Quant à la sensibilité, cette vertu des balances que le plus léger poids fait trébucher, elles la doivent, vous vous le rappelez, à la suspension du fléau par l’intermédiaire du couteau, et aussi à d’autres dispositions dont je me dispense de fatiguer l’attention d’une fillette de votre âge. Mais, cette vertu, il est, quelle qu’en soit l’origine, inutile qu’elles la possèdent toutes au même degré.

Et inutile n’est même pas assez dire.

En mécanique pratique, en effet, il est rare qu’une qualité donnée à une machine ne s’achète pas par quelque inconvénient, conséquence de cette qualité même. Il est fort agréable de se servir à table d’un couteau qui coupe bien, mais on risque de se couper les doigts; certaines serrures perfectionnées ne peuvent être crochetées par les vo. leurs: mais qu’un petit ressort d’acier qui les rend incrochetables vienne à se briser, et elles ne peuvent plus être ouvertes par la clef même de leur propriétaire.

De même, une balance très sensible demande, en raison même de sa sensibilité, un temps très long pour se mettre en équilibre; et dès lors, si les denrées que la balance est destinée à peser sont de peu de valeur, le temps que la pesée fait perdre vaut plus que le faible bénéfice qu’une précision exagérée peut procurer.

Fig. 14.


Les constructeurs de balances tiennent compte des conditions que ces appareils vont remplir. En tout cas, et pour abréger la durée des oscillations du fléau, et par suite celle de la pesée, ils fixent au fléau une languette (fig. 14), espèce d’aiguille qui oscille avec lui, et dont la pointe, se mouvant sur un cadran, permet, avant même que le fléau soit arrêté, de reconnaître si ce fléau penche plus d’un côté que de l’autre.

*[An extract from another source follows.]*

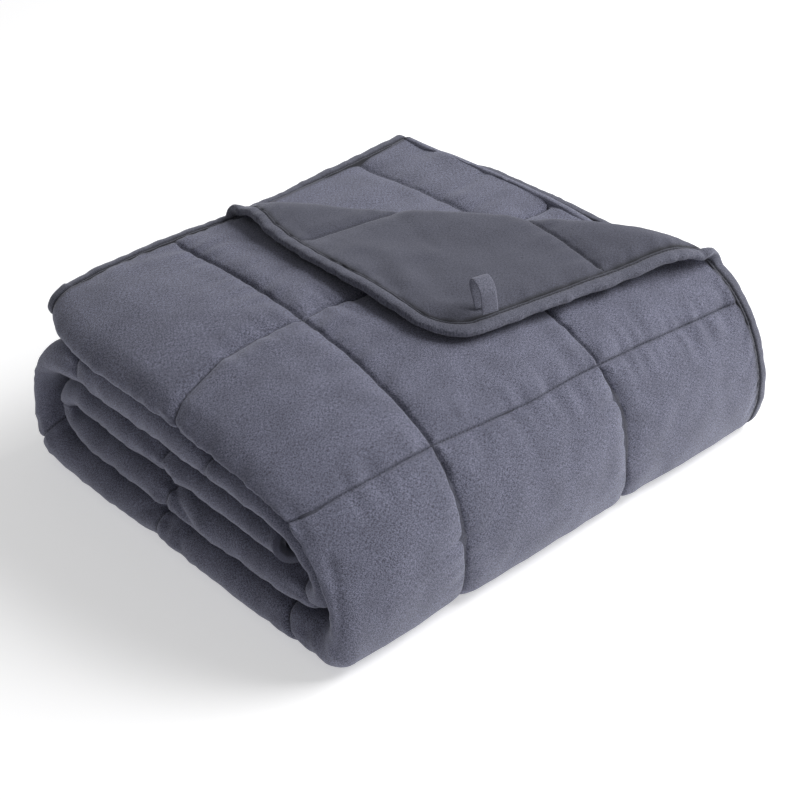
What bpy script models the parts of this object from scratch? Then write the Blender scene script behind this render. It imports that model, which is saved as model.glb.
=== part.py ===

Cette languette sera la dernière particularité que je vous donnerai sur la balance. Là en effet, pas plus que dans tous les appareils que j’ai eu ou que j’aurai à vous décrire, les détails ne sont importants. Ce sont les principes qu’il faut comprendre, et le prochain entretien, sur la balance romaine, nous donnera l’occasion de revenir sur ces principes.